── Data provided ──
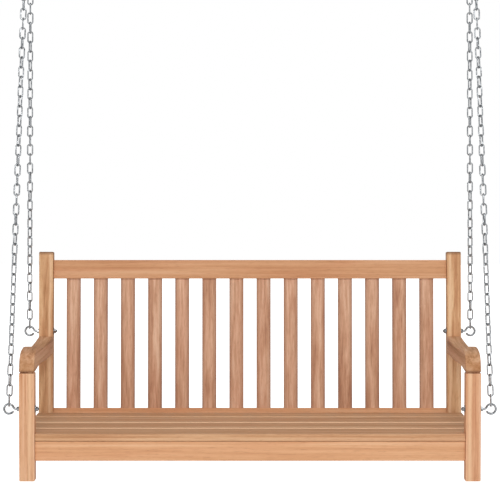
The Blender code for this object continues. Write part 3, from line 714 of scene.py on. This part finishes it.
def makeScrew(head, height, shank, length):
    # a domed cross-head screw that points down -Z, its head's underside at the origin
    bpy.ops.object.select_all(action="DESELECT")
    bpy.ops.mesh.primitive_cylinder_add(vertices=24, radius=head, depth=height, location=(0, 0, height / 2))
    piece = bpy.context.active_object
    bpy.ops.object.transform_apply(location=True)
    bpy.ops.object.mode_set(mode="EDIT")
    pick(piece, "EDGE", lambda edge: min(vert.co.z for vert in edge.verts) > height * 0.9)
    bpy.ops.mesh.bevel(offset=height * screw["dome"], segments=4, affect="EDGES")
    pick(piece, "FACE", lambda face: face.normal.z < -0.9)
    bpy.ops.mesh.inset(thickness=head - shank)
    bpy.ops.mesh.extrude_region_move(TRANSFORM_OT_translate={"value": (0, 0, -length)})
    bpy.ops.object.mode_set(mode="OBJECT")
    for turn in (0, math.pi / 2):
        bpy.ops.object.select_all(action="DESELECT")
        size = (head * screw["slotLong"], screw["slot"], screw["slotDeep"] * 2)
        bpy.ops.mesh.primitive_cube_add(size=1, scale=size, location=(0, 0, height), rotation=(0, 0, turn))
        boolean(piece, bpy.context.active_object, "DIFFERENCE")
    smooth(piece, screw["smoothBelow"])
    return piece


def placeCopies(name, pattern, places, body, material, turn=0.0):
    # copies of one small piece, each at its own angle, joined
    copies = []
    for number, place in enumerate(places):
        piece = bpy.data.objects.new(name, pattern.data.copy())
        bpy.context.scene.collection.objects.link(piece)
        piece.matrix_world = (Matrix.Translation(place) @ Matrix.Rotation(turn, 4, "X")
                              @ Matrix.Rotation(math.radians(screw["turn"] * number), 4, "Z"))
        copies.append(piece)
    bpy.ops.object.select_all(action="DESELECT")
    for piece in copies:
        piece.select_set(True)
    bpy.context.view_layer.objects.active = copies[0]
    bpy.ops.object.join()
    applyAll(copies[0])
    copies[0].name = name
    copies[0].data.materials.clear()
    copies[0].data.materials.append(material)
    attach(copies[0], body)


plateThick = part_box("ceiling_plate_left")[1].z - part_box("ceiling_plate_left")[0].z
plateScrew = makeScrew(screw["head"], screw["height"], screw["shank"], plateThick)
for side in sides:
    makeHangingRing(side)
    makeCeilingEye(side)
    makeCeilingPlate(side)
    low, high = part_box(f"ceiling_plate_{side}")
    middle = (low + high) / 2
    holes = [Vector((middle.x, middle.y + way * plate["spacing"] / 2, low.z)) for way in (-1, 1)]
    placeCopies(f"plate_screws_{side}", plateScrew, holes, "hanger", fittingZinc, math.pi)
bpy.data.objects.remove(plateScrew, do_unlink=True)
print("hangers ready")


# a teak plug hides each screw that holds a slat down
plug = {"radius": 0.0048, "height": 0.004, "proud": 0.0003, "ease": 0.0002, "figure": 40,
        "rows": (0.25, 0.75), "frontRows": (0.50, 0.82)}


def makePlug():
    bpy.ops.object.select_all(action="DESELECT")
    bpy.ops.mesh.primitive_cylinder_add(vertices=20, radius=plug["radius"], depth=plug["height"],
                                        location=(0, 0, plug["proud"] - plug["height"] / 2))
    piece = bpy.context.active_object
    bpy.ops.object.transform_apply(location=True)
    bpy.ops.object.mode_set(mode="EDIT")
    pick(piece, "EDGE", lambda edge: min(vert.co.z for vert in edge.verts) > 0)
    bpy.ops.mesh.bevel(offset=plug["ease"], segments=2, affect="EDGES")
    bpy.ops.object.mode_set(mode="OBJECT")
    smooth(piece, smoothBelow["timber"])
    return piece


pattern = makePlug()
plugTeak = oiledTeak("oiled_teak_plugs", "seat", "X", plug["figure"], [])
rails = [boxMiddle(node).x for node in ("side_rail_left", "centre_support", "side_rail_right")]
for node in [node for node in sorted(nodes) if node.startswith("seat_slat")]:
    low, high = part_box(node)
    rows = plug["frontRows"] if node.endswith("_1") else plug["rows"]
    spots = [Vector((x, low.y + row * (high.y - low.y), high.z)) for x in rails for row in rows]
    placeCopies(node.replace("slat", "plugs"), pattern, spots, "bench", plugTeak)
bpy.data.objects.remove(pattern, do_unlink=True)
print("seat plugs ready")


studio = {"floorDrop": 0.32, "floorSize": 40.0, "floorTone": "F2F2F2", "floorRoughness": 0.9,
          "world": 0.38, "floorGlow": 0.15}
keyLight = {"place": (0, -3.4, 3.6), "target": (0, 0, 0.25), "size": (2.6, 1.4), "power": 88.0}
fillLight = {"place": (3.0, -3.6, 1.2), "target": (0, 0, 0.3), "size": (1.6, 1.8), "power": 22.0}


def makeFloor():
    bpy.ops.object.select_all(action="DESELECT")
    bpy.ops.mesh.primitive_plane_add(size=studio["floorSize"], location=(0, 0, -studio["floorDrop"]))
    floor = bpy.context.active_object
    floor.name = "floor"
    material, tree, shader = newMaterial("painted_floor")
    shader.inputs["Base Color"].default_value = linearColour(studio["floorTone"])
    shader.inputs["Roughness"].default_value = studio["floorRoughness"]
    shader.inputs["Emission Color"].default_value = (1, 1, 1, 1)
    path = addNode(tree, "ShaderNodeLightPath")
    glow = addNode(tree, "ShaderNodeMapRange", i0=path.outputs["Is Camera Ray"],
                   i3=studio["floorGlow"], i4=1.0)
    tree.links.new(glow.outputs[0], shader.inputs["Emission Strength"])
    floor.data.materials.append(material)
    floor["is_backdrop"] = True


def makeLight(name, lamp, way=1):
    # way -1 puts the same light on the other side
    light = bpy.data.lights.new(name, "AREA")
    light.shape = "RECTANGLE"
    light.size, light.size_y = lamp["size"]
    light.energy = lamp["power"]
    place = Vector(lamp["place"])
    place.x *= way
    stand = bpy.data.objects.new(name, light)
    bpy.context.scene.collection.objects.link(stand)
    stand.location = place
    stand.rotation_euler = (Vector(lamp["target"]) - place).to_track_quat("-Z", "Y").to_euler()


def makeWorld():
    # white to look at, softer as a light
    world = bpy.data.worlds.new("studio")
    bpy.context.scene.world = world
    world.use_nodes = True
    tree = world.node_tree
    backdrop = tree.nodes["Background"]
    path = addNode(tree, "ShaderNodeLightPath")
    strength = addNode(tree, "ShaderNodeMapRange", i0=path.outputs["Is Camera Ray"],
                       i3=studio["world"], i4=1.0)
    backdrop.inputs["Color"].default_value = (1, 1, 1, 1)
    tree.links.new(strength.outputs[0], backdrop.inputs["Strength"])


makeFloor()
makeWorld()
makeLight("key", keyLight)
for way in (-1, 1):
    makeLight("fill", fillLight, way)

# metres, then the tilt in degrees, then mm
cameraView = {"distance": 5.368, "height": 0.7975, "tilt": 2.08, "lens": 149.4, "sensor": 36}
camera = bpy.data.objects.new("camera", bpy.data.cameras.new("camera"))
bpy.context.scene.collection.objects.link(camera)
camera.location = (0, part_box("front_leg_left")[0].y - cameraView["distance"], cameraView["height"])
camera.rotation_euler = (math.radians(90 - cameraView["tilt"]), 0, 0)
camera.data.lens = cameraView["lens"]
camera.data.sensor_width = cameraView["sensor"]
bpy.context.scene.camera = camera
bpy.context.scene.view_settings.view_transform = "Standard"
print("studio ready")

low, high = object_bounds()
───
Copy the material above back out, exactly as written.

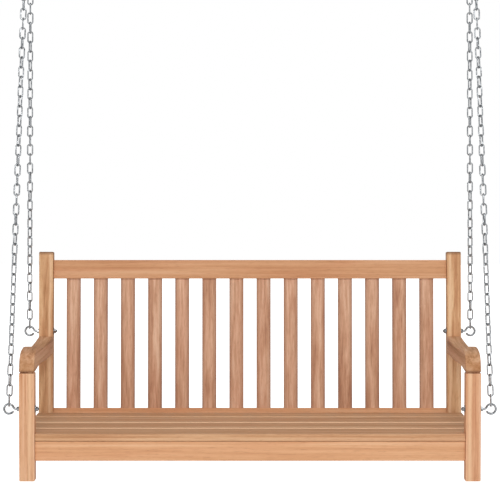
The Blender code for this object continues. Write part 3, from line 714 of scene.py on. This part finishes it.
def makeScrew(head, height, shank, length):
    # a domed cross-head screw that points down -Z, its head's underside at the origin
    bpy.ops.object.select_all(action="DESELECT")
    bpy.ops.mesh.primitive_cylinder_add(vertices=24, radius=head, depth=height, location=(0, 0, height / 2))
    piece = bpy.context.active_object
    bpy.ops.object.transform_apply(location=True)
    bpy.ops.object.mode_set(mode="EDIT")
    pick(piece, "EDGE", lambda edge: min(vert.co.z for vert in edge.verts) > height * 0.9)
    bpy.ops.mesh.bevel(offset=height * screw["dome"], segments=4, affect="EDGES")
    pick(piece, "FACE", lambda face: face.normal.z < -0.9)
    bpy.ops.mesh.inset(thickness=head - shank)
    bpy.ops.mesh.extrude_region_move(TRANSFORM_OT_translate={"value": (0, 0, -length)})
    bpy.ops.object.mode_set(mode="OBJECT")
    for turn in (0, math.pi / 2):
        bpy.ops.object.select_all(action="DESELECT")
        size = (head * screw["slotLong"], screw["slot"], screw["slotDeep"] * 2)
        bpy.ops.mesh.primitive_cube_add(size=1, scale=size, location=(0, 0, height), rotation=(0, 0, turn))
        boolean(piece, bpy.context.active_object, "DIFFERENCE")
    smooth(piece, screw["smoothBelow"])
    return piece


def placeCopies(name, pattern, places, body, material, turn=0.0):
    # copies of one small piece, each at its own angle, joined
    copies = []
    for number, place in enumerate(places):
        piece = bpy.data.objects.new(name, pattern.data.copy())
        bpy.context.scene.collection.objects.link(piece)
        piece.matrix_world = (Matrix.Translation(place) @ Matrix.Rotation(turn, 4, "X")
                              @ Matrix.Rotation(math.radians(screw["turn"] * number), 4, "Z"))
        copies.append(piece)
    bpy.ops.object.select_all(action="DESELECT")
    for piece in copies:
        piece.select_set(True)
    bpy.context.view_layer.objects.active = copies[0]
    bpy.ops.object.join()
    applyAll(copies[0])
    copies[0].name = name
    copies[0].data.materials.clear()
    copies[0].data.materials.append(material)
    attach(copies[0], body)


plateThick = part_box("ceiling_plate_left")[1].z - part_box("ceiling_plate_left")[0].z
plateScrew = makeScrew(screw["head"], screw["height"], screw["shank"], plateThick)
for side in sides:
    makeHangingRing(side)
    makeCeilingEye(side)
    makeCeilingPlate(side)
    low, high = part_box(f"ceiling_plate_{side}")
    middle = (low + high) / 2
    holes = [Vector((middle.x, middle.y + way * plate["spacing"] / 2, low.z)) for way in (-1, 1)]
    placeCopies(f"plate_screws_{side}", plateScrew, holes, "hanger", fittingZinc, math.pi)
bpy.data.objects.remove(plateScrew, do_unlink=True)
print("hangers ready")


# a teak plug hides each screw that holds a slat down
plug = {"radius": 0.0048, "height": 0.004, "proud": 0.0003, "ease": 0.0002, "figure": 40,
        "rows": (0.25, 0.75), "frontRows": (0.50, 0.82)}


def makePlug():
    bpy.ops.object.select_all(action="DESELECT")
    bpy.ops.mesh.primitive_cylinder_add(vertices=20, radius=plug["radius"], depth=plug["height"],
                                        location=(0, 0, plug["proud"] - plug["height"] / 2))
    piece = bpy.context.active_object
    bpy.ops.object.transform_apply(location=True)
    bpy.ops.object.mode_set(mode="EDIT")
    pick(piece, "EDGE", lambda edge: min(vert.co.z for vert in edge.verts) > 0)
    bpy.ops.mesh.bevel(offset=plug["ease"], segments=2, affect="EDGES")
    bpy.ops.object.mode_set(mode="OBJECT")
    smooth(piece, smoothBelow["timber"])
    return piece


pattern = makePlug()
plugTeak = oiledTeak("oiled_teak_plugs", "seat", "X", plug["figure"], [])
rails = [boxMiddle(node).x for node in ("side_rail_left", "centre_support", "side_rail_right")]
for node in [node for node in sorted(nodes) if node.startswith("seat_slat")]:
    low, high = part_box(node)
    rows = plug["frontRows"] if node.endswith("_1") else plug["rows"]
    spots = [Vector((x, low.y + row * (high.y - low.y), high.z)) for x in rails for row in rows]
    placeCopies(node.replace("slat", "plugs"), pattern, spots, "bench", plugTeak)
bpy.data.objects.remove(pattern, do_unlink=True)
print("seat plugs ready")


studio = {"floorDrop": 0.32, "floorSize": 40.0, "floorTone": "F2F2F2", "floorRoughness": 0.9,
          "world": 0.38, "floorGlow": 0.15}
keyLight = {"place": (0, -3.4, 3.6), "target": (0, 0, 0.25), "size": (2.6, 1.4), "power": 88.0}
fillLight = {"place": (3.0, -3.6, 1.2), "target": (0, 0, 0.3), "size": (1.6, 1.8), "power": 22.0}


def makeFloor():
    bpy.ops.object.select_all(action="DESELECT")
    bpy.ops.mesh.primitive_plane_add(size=studio["floorSize"], location=(0, 0, -studio["floorDrop"]))
    floor = bpy.context.active_object
    floor.name = "floor"
    material, tree, shader = newMaterial("painted_floor")
    shader.inputs["Base Color"].default_value = linearColour(studio["floorTone"])
    shader.inputs["Roughness"].default_value = studio["floorRoughness"]
    shader.inputs["Emission Color"].default_value = (1, 1, 1, 1)
    path = addNode(tree, "ShaderNodeLightPath")
    glow = addNode(tree, "ShaderNodeMapRange", i0=path.outputs["Is Camera Ray"],
                   i3=studio["floorGlow"], i4=1.0)
    tree.links.new(glow.outputs[0], shader.inputs["Emission Strength"])
    floor.data.materials.append(material)
    floor["is_backdrop"] = True


def makeLight(name, lamp, way=1):
    # way -1 puts the same light on the other side
    light = bpy.data.lights.new(name, "AREA")
    light.shape = "RECTANGLE"
    light.size, light.size_y = lamp["size"]
    light.energy = lamp["power"]
    place = Vector(lamp["place"])
    place.x *= way
    stand = bpy.data.objects.new(name, light)
    bpy.context.scene.collection.objects.link(stand)
    stand.location = place
    stand.rotation_euler = (Vector(lamp["target"]) - place).to_track_quat("-Z", "Y").to_euler()


def makeWorld():
    # white to look at, softer as a light
    world = bpy.data.worlds.new("studio")
    bpy.context.scene.world = world
    world.use_nodes = True
    tree = world.node_tree
    backdrop = tree.nodes["Background"]
    path = addNode(tree, "ShaderNodeLightPath")
    strength = addNode(tree, "ShaderNodeMapRange", i0=path.outputs["Is Camera Ray"],
                       i3=studio["world"], i4=1.0)
    backdrop.inputs["Color"].default_value = (1, 1, 1, 1)
    tree.links.new(strength.outputs[0], backdrop.inputs["Strength"])


makeFloor()
makeWorld()
makeLight("key", keyLight)
for way in (-1, 1):
    makeLight("fill", fillLight, way)

# metres, then the tilt in degrees, then mm
cameraView = {"distance": 5.368, "height": 0.7975, "tilt": 2.08, "lens": 149.4, "sensor": 36}
camera = bpy.data.objects.new("camera", bpy.data.cameras.new("camera"))
bpy.context.scene.collection.objects.link(camera)
camera.location = (0, part_box("front_leg_left")[0].y - cameraView["distance"], cameraView["height"])
camera.rotation_euler = (math.radians(90 - cameraView["tilt"]), 0, 0)
camera.data.lens = cameraView["lens"]
camera.data.sensor_width = cameraView["sensor"]
bpy.context.scene.camera = camera
bpy.context.scene.view_settings.view_transform = "Standard"
print("studio ready")

low, high = object_bounds()